I am deeply heartened to hear of NTUC’s progressive wage concept to raise the incomes of low wage workers. NTUC’s approach is balanced and appropriately flexible.
Productivity increases don’t always translate to wage increases through the free market system. Also, as we have seen stimulating productivity growth through re-training and redesigning of jobs alone can be rather slow as economists such as Prof. Lim Chong Yah have argued. Hence this calls for a more interventionist approach to raise the wages of low income workers.
Setting “moderate” targets, with assistance offered by NTUC, increases the impetus for companies to adopt more productive approaches and also enables them to financially cope with the increased expenditure. This balanced and flexible approach is win-win proposition for both businesses as well as employees.

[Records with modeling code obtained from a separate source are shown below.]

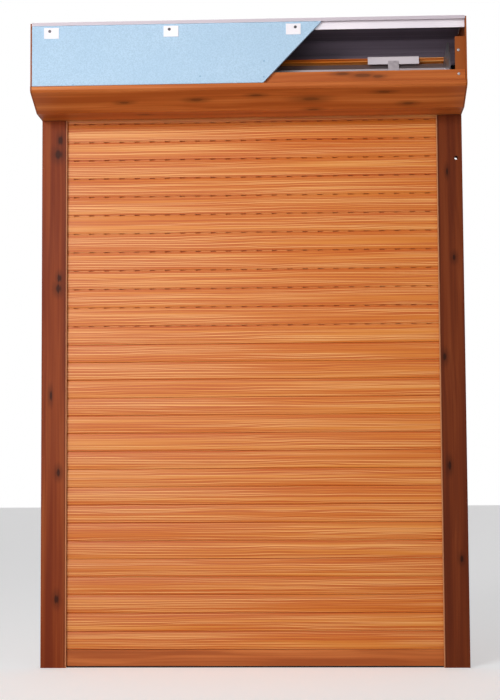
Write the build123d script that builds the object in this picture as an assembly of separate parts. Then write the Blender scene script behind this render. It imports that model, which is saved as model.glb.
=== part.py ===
import os
from math import cos, radians, sin

from build123d import *

# A flush mounted roller shutter: woodgrain slats in two guides, wound on an octagonal tube in a
# folded sheet box, with a foam board that carries the plaster over the front of the box.
# X runs along the box, -Y is the outside, Z is up. Millimetres.

# Overall
WIDTH = 880.0
BOX_HEIGHT = 170.0
BOX_DEPTH = 165.0
RUN = 0.3  # clearance between pieces that pass or lie beside each other
FIT = 0.1  # clearance between pieces that fit into each other
SHEET = 1.2  # folded sheet of the box
ROUND_SIDES = 20  # sides that stand for a circle on hidden round pieces

# Guides
GUIDE_WIDTH = 53.0
GUIDE_DEPTH = 22.0
GUIDE_WALL = 1.6
CHANNEL_REACH = 28.0
SEAL_POCKET = 4.2
LIP_CLEARANCE = 1.5
FIXING_HOLE = 8.0
FIXING_INSET = 12.5
FIXING_DROP = 91.0  # below the box

# Slats
SLAT_COVER = 37.0
SLAT_EDGE = 6.6
SLAT_CROWN = 1.0
SLAT_ROUND = 1.2
CROWN_START = 0.3  # part of the height at which the face turns to its flat middle
SLAT_INSERTION = 12.0
SLOT_OPENING = 2.0
CLOSED_SLATS = 17
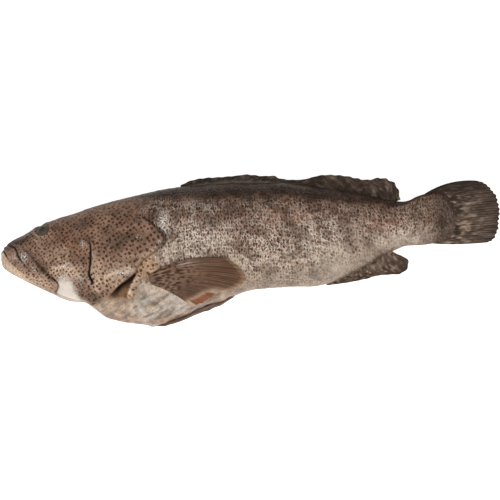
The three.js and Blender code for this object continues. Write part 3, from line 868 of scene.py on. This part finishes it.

Unlike, the “shock therapy”, there is less pressure on the companies and lesser risk of them falling out due to the high and rigid wages targets.
While I do sincerely believe that low-wage earners have been underpaid and deserve a higher pay for the effort they put in, I do believe our national conversation on wages for low income earners can be greatly enhanced if we do an in-depth study of how the welfare of these workers and their families changes upon wage increases. From my own experiences volunteering at one-room flats, I find low income is just one reason why some families fail to get out of the poverty cycle. A fair number of households, lose substantial income through vices such as gambling and deleterious as well as financially costly habits such as smoking.
Having such a study, conducted by perhaps the Institute of Policy Studies or NTUC itself, would enable to ascertain our assumption that increased wages lead to increased welfare. In turn, we would be able to hold a more informed conversation about this topic and perhaps even alter what form these wage increases are passed to workers to ensure a stronger link between wage increases and the improvement of their welfare, which is our ultimate goal.
*An edited version of this piece appeared on ST's Online Forum on the 28-06-2012.